■ What the exercise asks:
Please give the listing again in its entirety, exactly as written.

■ Data excerpt:

______________________________

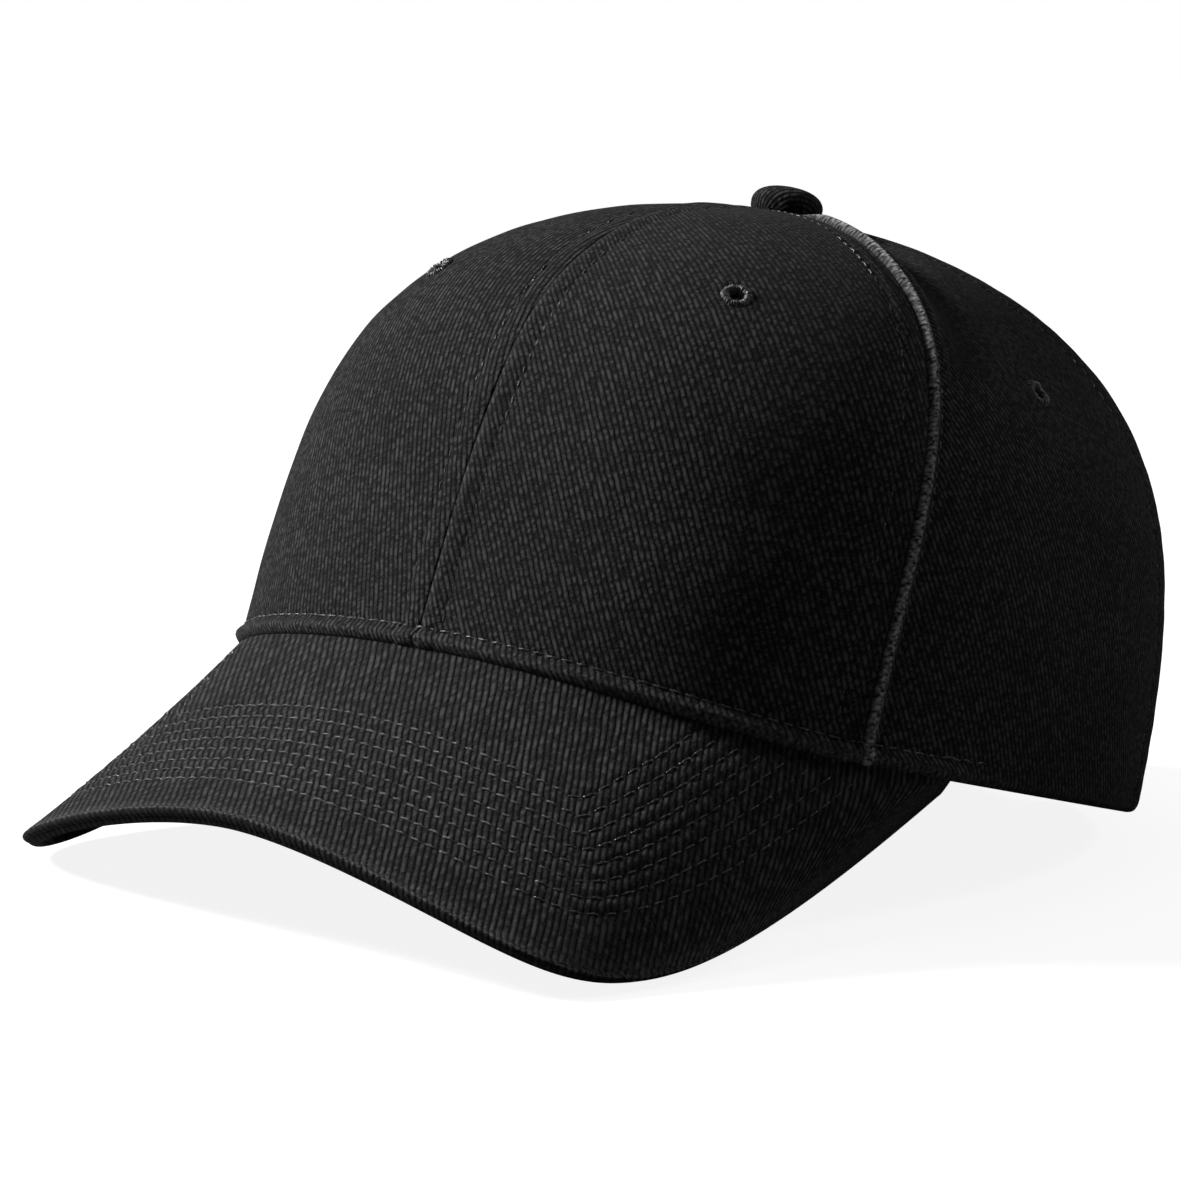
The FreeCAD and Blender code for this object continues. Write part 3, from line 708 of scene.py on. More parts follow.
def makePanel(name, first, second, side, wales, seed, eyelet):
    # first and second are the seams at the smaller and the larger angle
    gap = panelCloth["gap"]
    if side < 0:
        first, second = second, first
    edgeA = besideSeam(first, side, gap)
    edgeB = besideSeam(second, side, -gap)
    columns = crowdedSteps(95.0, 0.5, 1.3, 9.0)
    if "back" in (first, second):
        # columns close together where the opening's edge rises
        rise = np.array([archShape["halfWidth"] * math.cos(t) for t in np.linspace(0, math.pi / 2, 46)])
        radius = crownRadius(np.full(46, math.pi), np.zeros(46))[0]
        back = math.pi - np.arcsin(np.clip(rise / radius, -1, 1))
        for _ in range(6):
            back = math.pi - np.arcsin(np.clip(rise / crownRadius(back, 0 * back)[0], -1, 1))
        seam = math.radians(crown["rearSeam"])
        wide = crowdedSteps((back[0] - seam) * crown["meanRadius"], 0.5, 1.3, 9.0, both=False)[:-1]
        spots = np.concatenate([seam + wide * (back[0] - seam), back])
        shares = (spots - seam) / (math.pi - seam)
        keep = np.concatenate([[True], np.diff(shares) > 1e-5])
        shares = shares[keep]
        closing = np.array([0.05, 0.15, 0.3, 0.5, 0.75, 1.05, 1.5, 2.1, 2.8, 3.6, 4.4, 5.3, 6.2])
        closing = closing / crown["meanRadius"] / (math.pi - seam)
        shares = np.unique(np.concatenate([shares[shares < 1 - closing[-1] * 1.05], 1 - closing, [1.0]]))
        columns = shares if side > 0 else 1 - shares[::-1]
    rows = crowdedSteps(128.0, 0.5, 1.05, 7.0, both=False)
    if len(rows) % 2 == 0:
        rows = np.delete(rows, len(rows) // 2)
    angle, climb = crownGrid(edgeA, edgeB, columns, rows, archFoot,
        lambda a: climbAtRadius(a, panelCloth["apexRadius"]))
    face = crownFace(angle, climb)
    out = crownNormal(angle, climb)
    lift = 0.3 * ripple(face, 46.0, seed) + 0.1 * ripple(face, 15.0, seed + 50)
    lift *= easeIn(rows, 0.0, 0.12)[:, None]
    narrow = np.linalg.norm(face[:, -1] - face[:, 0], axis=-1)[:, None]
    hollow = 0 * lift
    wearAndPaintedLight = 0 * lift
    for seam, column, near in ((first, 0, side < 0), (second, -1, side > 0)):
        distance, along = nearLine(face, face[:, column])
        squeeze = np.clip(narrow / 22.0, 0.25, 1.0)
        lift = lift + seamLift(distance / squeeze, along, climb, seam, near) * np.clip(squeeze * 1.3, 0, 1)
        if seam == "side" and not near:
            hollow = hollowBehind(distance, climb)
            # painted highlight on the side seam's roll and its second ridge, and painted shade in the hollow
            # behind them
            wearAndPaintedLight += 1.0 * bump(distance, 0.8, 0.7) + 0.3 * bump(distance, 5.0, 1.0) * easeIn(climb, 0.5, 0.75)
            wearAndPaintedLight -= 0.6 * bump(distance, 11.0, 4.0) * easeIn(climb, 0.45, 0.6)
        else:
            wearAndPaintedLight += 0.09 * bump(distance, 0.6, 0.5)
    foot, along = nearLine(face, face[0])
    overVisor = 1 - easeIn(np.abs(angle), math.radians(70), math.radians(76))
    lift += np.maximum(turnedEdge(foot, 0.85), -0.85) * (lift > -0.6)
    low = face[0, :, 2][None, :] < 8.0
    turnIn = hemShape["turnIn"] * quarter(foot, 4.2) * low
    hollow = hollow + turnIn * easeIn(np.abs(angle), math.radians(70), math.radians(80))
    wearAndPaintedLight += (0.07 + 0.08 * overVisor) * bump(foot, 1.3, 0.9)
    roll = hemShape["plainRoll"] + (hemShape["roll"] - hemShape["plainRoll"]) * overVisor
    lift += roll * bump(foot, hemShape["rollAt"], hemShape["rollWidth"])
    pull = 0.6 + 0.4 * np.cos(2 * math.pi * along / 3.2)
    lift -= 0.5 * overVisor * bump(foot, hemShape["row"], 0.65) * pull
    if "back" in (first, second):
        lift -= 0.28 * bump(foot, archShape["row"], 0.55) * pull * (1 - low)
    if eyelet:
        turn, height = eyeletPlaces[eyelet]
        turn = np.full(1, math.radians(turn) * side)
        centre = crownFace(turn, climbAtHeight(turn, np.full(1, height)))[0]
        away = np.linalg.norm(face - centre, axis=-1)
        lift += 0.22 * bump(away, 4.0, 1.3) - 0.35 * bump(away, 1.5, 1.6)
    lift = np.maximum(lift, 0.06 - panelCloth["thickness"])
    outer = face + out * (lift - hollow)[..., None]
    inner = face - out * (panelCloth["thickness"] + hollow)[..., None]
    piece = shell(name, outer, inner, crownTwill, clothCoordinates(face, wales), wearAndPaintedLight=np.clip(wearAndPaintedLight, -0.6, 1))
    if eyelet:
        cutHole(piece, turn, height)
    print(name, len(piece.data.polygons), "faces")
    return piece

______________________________

■ Expected answer:
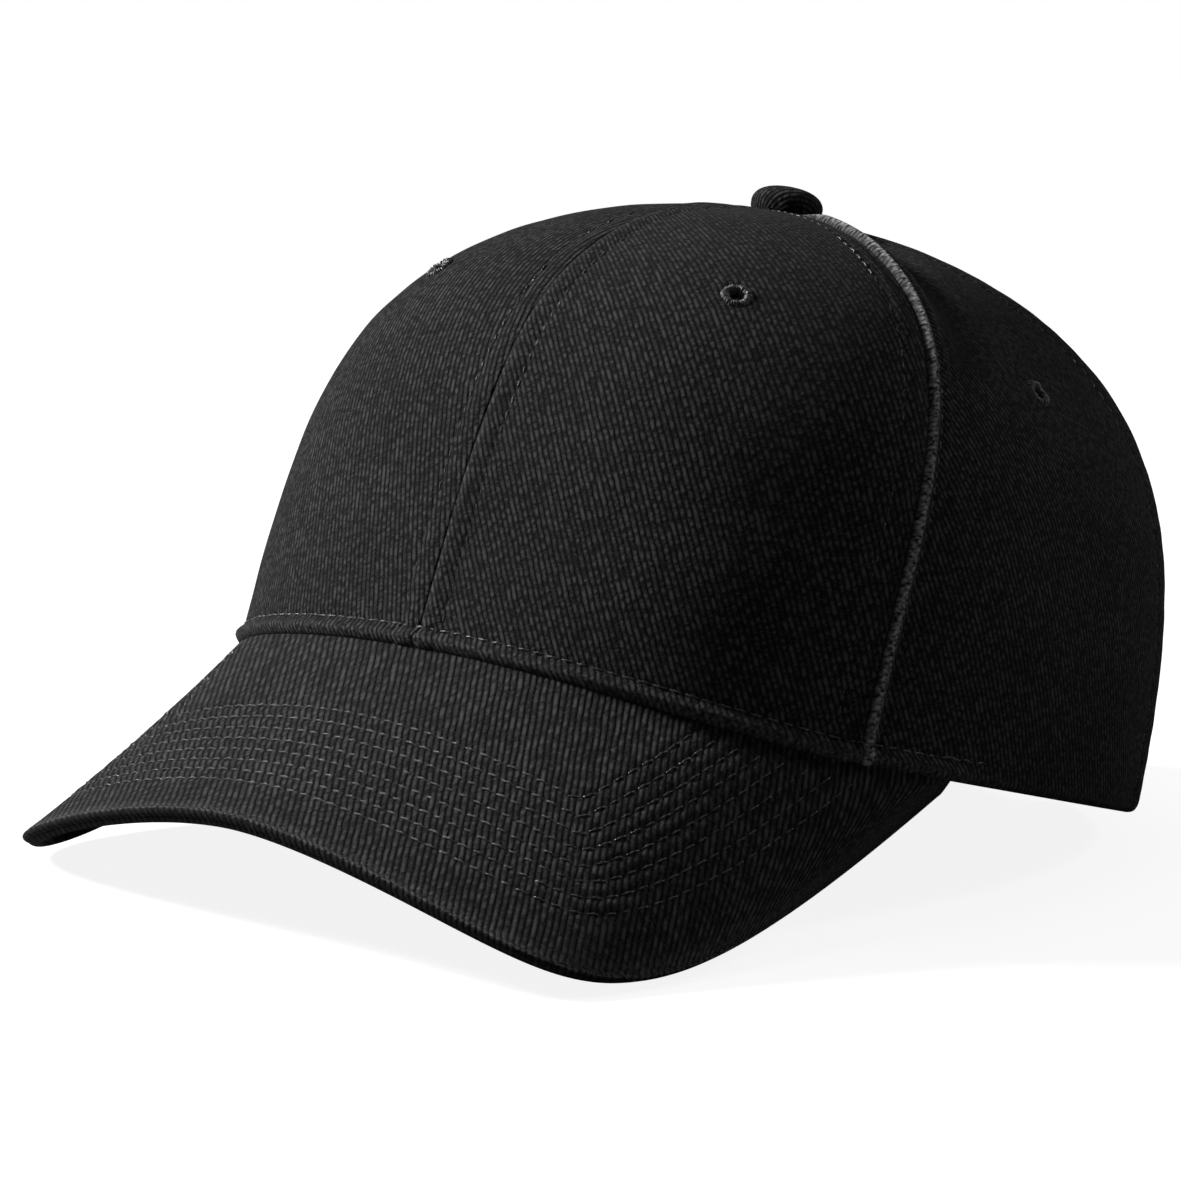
The FreeCAD and Blender code for this object continues. Write part 3, from line 708 of scene.py on. More parts follow.
def makePanel(name, first, second, side, wales, seed, eyelet):
    # first and second are the seams at the smaller and the larger angle
    gap = panelCloth["gap"]
    if side < 0:
        first, second = second, first
    edgeA = besideSeam(first, side, gap)
    edgeB = besideSeam(second, side, -gap)
    columns = crowdedSteps(95.0, 0.5, 1.3, 9.0)
    if "back" in (first, second):
        # columns close together where the opening's edge rises
        rise = np.array([archShape["halfWidth"] * math.cos(t) for t in np.linspace(0, math.pi / 2, 46)])
        radius = crownRadius(np.full(46, math.pi), np.zeros(46))[0]
        back = math.pi - np.arcsin(np.clip(rise / radius, -1, 1))
        for _ in range(6):
            back = math.pi - np.arcsin(np.clip(rise / crownRadius(back, 0 * back)[0], -1, 1))
        seam = math.radians(crown["rearSeam"])
        wide = crowdedSteps((back[0] - seam) * crown["meanRadius"], 0.5, 1.3, 9.0, both=False)[:-1]
        spots = np.concatenate([seam + wide * (back[0] - seam), back])
        shares = (spots - seam) / (math.pi - seam)
        keep = np.concatenate([[True], np.diff(shares) > 1e-5])
        shares = shares[keep]
        closing = np.array([0.05, 0.15, 0.3, 0.5, 0.75, 1.05, 1.5, 2.1, 2.8, 3.6, 4.4, 5.3, 6.2])
        closing = closing / crown["meanRadius"] / (math.pi - seam)
        shares = np.unique(np.concatenate([shares[shares < 1 - closing[-1] * 1.05], 1 - closing, [1.0]]))
        columns = shares if side > 0 else 1 - shares[::-1]
    rows = crowdedSteps(128.0, 0.5, 1.05, 7.0, both=False)
    if len(rows) % 2 == 0:
        rows = np.delete(rows, len(rows) // 2)
    angle, climb = crownGrid(edgeA, edgeB, columns, rows, archFoot,
        lambda a: climbAtRadius(a, panelCloth["apexRadius"]))
    face = crownFace(angle, climb)
    out = crownNormal(angle, climb)
    lift = 0.3 * ripple(face, 46.0, seed) + 0.1 * ripple(face, 15.0, seed + 50)
    lift *= easeIn(rows, 0.0, 0.12)[:, None]
    narrow = np.linalg.norm(face[:, -1] - face[:, 0], axis=-1)[:, None]
    hollow = 0 * lift
    wearAndPaintedLight = 0 * lift
    for seam, column, near in ((first, 0, side < 0), (second, -1, side > 0)):
        distance, along = nearLine(face, face[:, column])
        squeeze = np.clip(narrow / 22.0, 0.25, 1.0)
        lift = lift + seamLift(distance / squeeze, along, climb, seam, near) * np.clip(squeeze * 1.3, 0, 1)
        if seam == "side" and not near:
            hollow = hollowBehind(distance, climb)
            # painted highlight on the side seam's roll and its second ridge, and painted shade in the hollow
            # behind them
            wearAndPaintedLight += 1.0 * bump(distance, 0.8, 0.7) + 0.3 * bump(distance, 5.0, 1.0) * easeIn(climb, 0.5, 0.75)
            wearAndPaintedLight -= 0.6 * bump(distance, 11.0, 4.0) * easeIn(climb, 0.45, 0.6)
        else:
            wearAndPaintedLight += 0.09 * bump(distance, 0.6, 0.5)
    foot, along = nearLine(face, face[0])
    overVisor = 1 - easeIn(np.abs(angle), math.radians(70), math.radians(76))
    lift += np.maximum(turnedEdge(foot, 0.85), -0.85) * (lift > -0.6)
    low = face[0, :, 2][None, :] < 8.0
    turnIn = hemShape["turnIn"] * quarter(foot, 4.2) * low
    hollow = hollow + turnIn * easeIn(np.abs(angle), math.radians(70), math.radians(80))
    wearAndPaintedLight += (0.07 + 0.08 * overVisor) * bump(foot, 1.3, 0.9)
    roll = hemShape["plainRoll"] + (hemShape["roll"] - hemShape["plainRoll"]) * overVisor
    lift += roll * bump(foot, hemShape["rollAt"], hemShape["rollWidth"])
    pull = 0.6 + 0.4 * np.cos(2 * math.pi * along / 3.2)
    lift -= 0.5 * overVisor * bump(foot, hemShape["row"], 0.65) * pull
    if "back" in (first, second):
        lift -= 0.28 * bump(foot, archShape["row"], 0.55) * pull * (1 - low)
    if eyelet:
        turn, height = eyeletPlaces[eyelet]
        turn = np.full(1, math.radians(turn) * side)
        centre = crownFace(turn, climbAtHeight(turn, np.full(1, height)))[0]
        away = np.linalg.norm(face - centre, axis=-1)
        lift += 0.22 * bump(away, 4.0, 1.3) - 0.35 * bump(away, 1.5, 1.6)
    lift = np.maximum(lift, 0.06 - panelCloth["thickness"])
    outer = face + out * (lift - hollow)[..., None]
    inner = face - out * (panelCloth["thickness"] + hollow)[..., None]
    piece = shell(name, outer, inner, crownTwill, clothCoordinates(face, wales), wearAndPaintedLight=np.clip(wearAndPaintedLight, -0.6, 1))
    if eyelet:
        cutHole(piece, turn, height)
    print(name, len(piece.data.polygons), "faces")
    return piece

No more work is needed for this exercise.